Among those students is Oliver Keicher, who said he connected during his first week at Elon with Rev. Julie Tonnesen, associate university chaplain and adviser to the student group LEAF (Lutherans, Episcopalians and Friends). “It was the first time since my parents had left that I felt safe and comfortable,” Keicher said. “I felt like Elon was becoming my home.”
Makeda Sanders ‘26 said that the Numen Lumen Pavilion has provided a pathway to relationships through Jewish life activities that she would not have gained otherwise. “It’s been a welcoming community, even though I’m not fully Jewish, and I don’t practice the same faith as other people,” Sanders said. “Everyone’s very accepting and not judgmental.”
Interim Assistant Dean of Multifaith Engagement, Hillary Zaken said she hears from numerous students about how they feel seen, respected and celebrated for who they are in the Numen Lumen Pavilion, and there are opportunities to make more students aware of what the special dedicated multifaith space can provide.

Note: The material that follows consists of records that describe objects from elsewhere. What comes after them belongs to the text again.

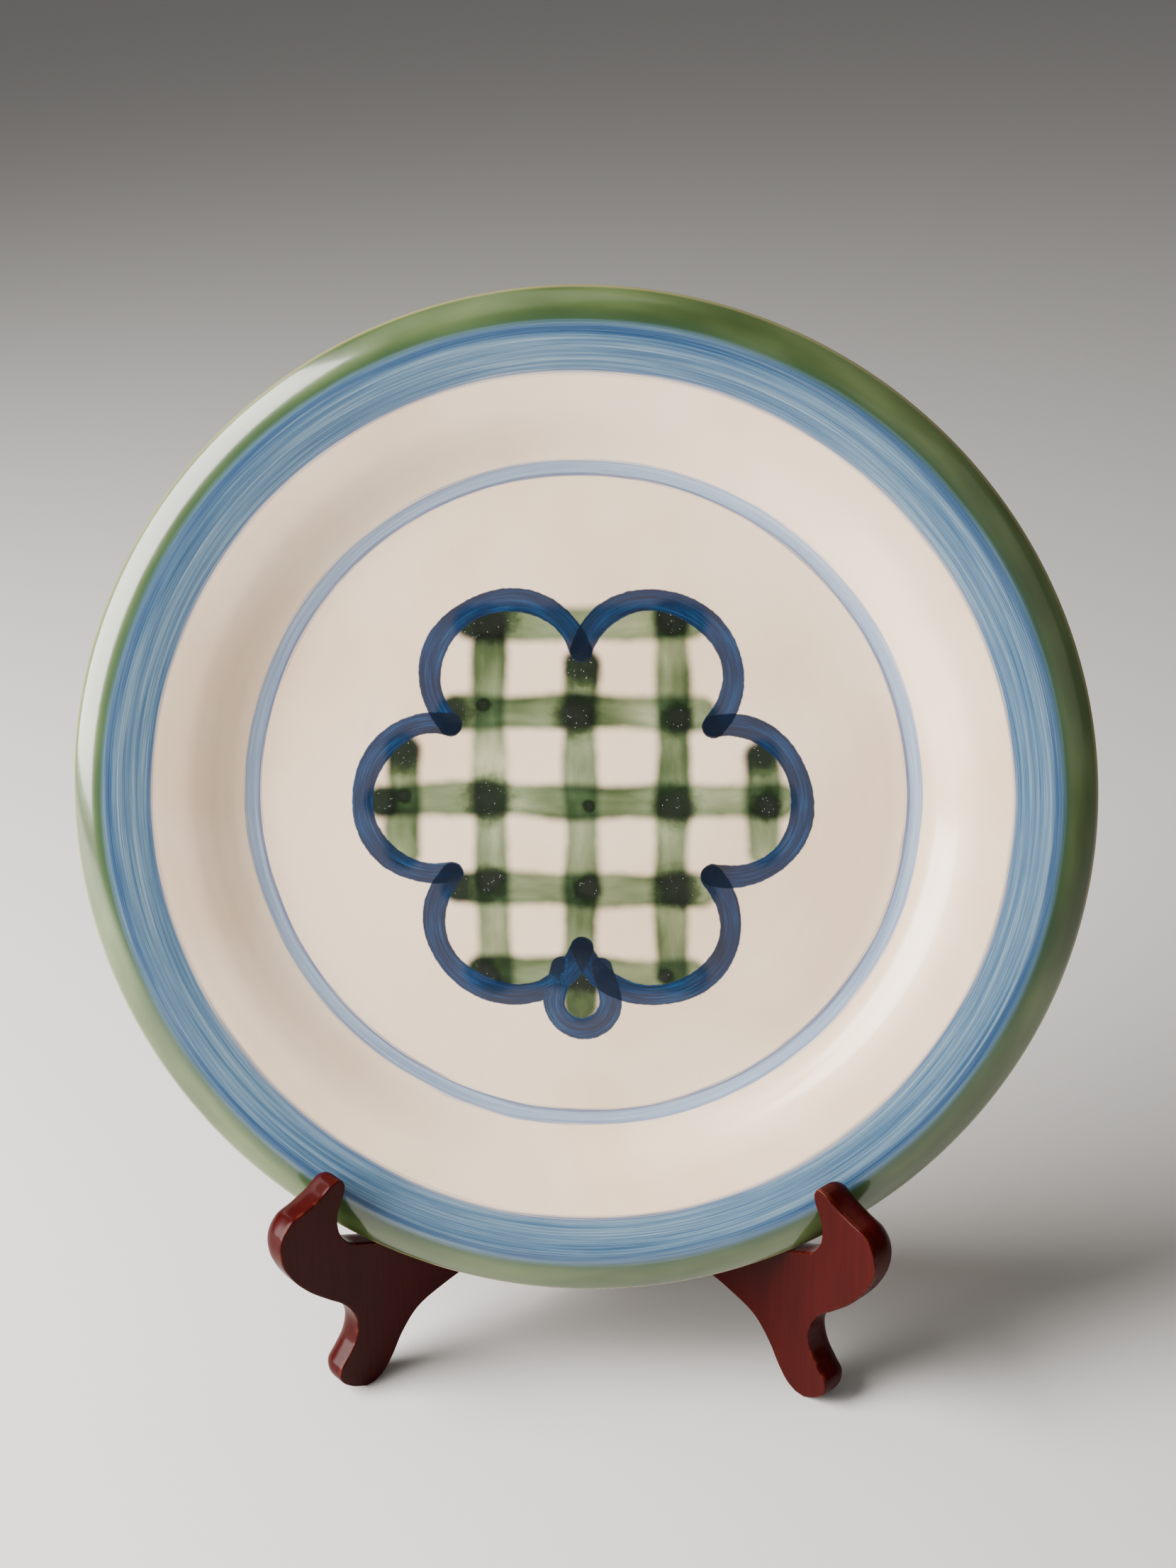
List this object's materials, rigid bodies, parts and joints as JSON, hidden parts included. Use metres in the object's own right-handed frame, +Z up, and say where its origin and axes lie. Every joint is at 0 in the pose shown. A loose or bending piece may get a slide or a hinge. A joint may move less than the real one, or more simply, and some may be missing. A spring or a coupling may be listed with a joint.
{
  "type": "decorated dinner plate on a folding plate stand",
  "caption": "Round hand painted stoneware dinner plate leaning on a folding wooden stand of shaped boards joined by small butt hinges.",
  "frame": {"origin": "middle of the bounding box's bottom face, on the surface that the stand's feet rest on", "axes": "+Z up, along the height of the stand and plate; the plate faces -Y and leans back towards +Y; +X to the right as seen from the front"},
  "size_m": [0.28, 0.0946, 0.3076],
  "materials": {
    "stoneware": "glossy glaze",
    "wood": "dark red-brown satin varnish",
    "brass": "lacquered"
  },
  "bodies": {
    "left_half": {"left_board": "wood", "upper_left_leaf": "brass", "lower_left_leaf": "brass", "upper_hinge_pin": "brass", "lower_hinge_pin": "brass", "left_screw_upper_top": "brass", "left_screw_upper_bottom": "brass", "left_screw_lower_top": "brass", "left_screw_lower_bottom": "brass"},
    "right_half": {"right_board": "wood", "upper_right_leaf": "brass", "lower_right_leaf": "brass", "right_screw_upper_top": "brass", "right_screw_upper_bottom": "brass", "right_screw_lower_top": "brass", "right_screw_lower_bottom": "brass"},
    "plate_body": {"plate": "stoneware"}
  },
  "joints": [
    {"name": "stand_fold", "type": "hinge", "parent": "left_half", "child": "right_half", "pos_m": [0, 0.0331, 0.088], "axis": [0, 0, -1], "range_deg": [0, 90]},
    {"name": "plate_lift", "type": "slide", "parent": "left_half", "child": "plate_body", "axis": [0, 0.085, 0.9964], "range_m": [0, 0.35]}
  ],
  "couplings": [
    {"joint": "stand_fold", "follows": "plate_lift", "rad_per_m": 4.4879}
  ]
}
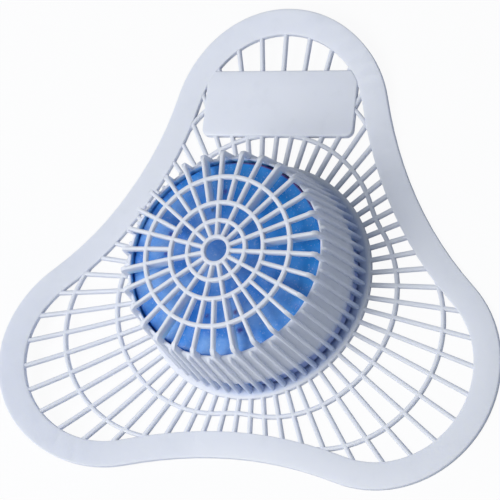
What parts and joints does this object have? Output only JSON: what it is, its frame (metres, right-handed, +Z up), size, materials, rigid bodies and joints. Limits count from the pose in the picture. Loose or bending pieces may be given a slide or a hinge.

Madison Williams ‘24 is a multifaith intern in the Truitt Center and said she has connected with people she would not have met otherwise and learn more about different cultures and faiths. “Through that opportunity, I became a multifaith intern, which led to me meeting people from different faiths and backgrounds that I never would have met if I hadn’t been coming to this space,” Williams said.
It was during her first year at Elon that Samira Foster ‘19, now assistant director of student care and outreach, realized the impact the Numen Lumen Pavilion and the people of the Truitt Center could have. She saw the pavilion as a place where she could let her guard down and come as she was, a place that is the background of so many of her core memories from her time at Elon. She said when she graduated, “I knew I was much more equipped to share my gifts with the world because of the meaningful relationships that fostered my growth and nurtured all that I was becoming,” Foster said during the October gathering. “For me, the Numen Lumen Pavilion is synonymous with home.”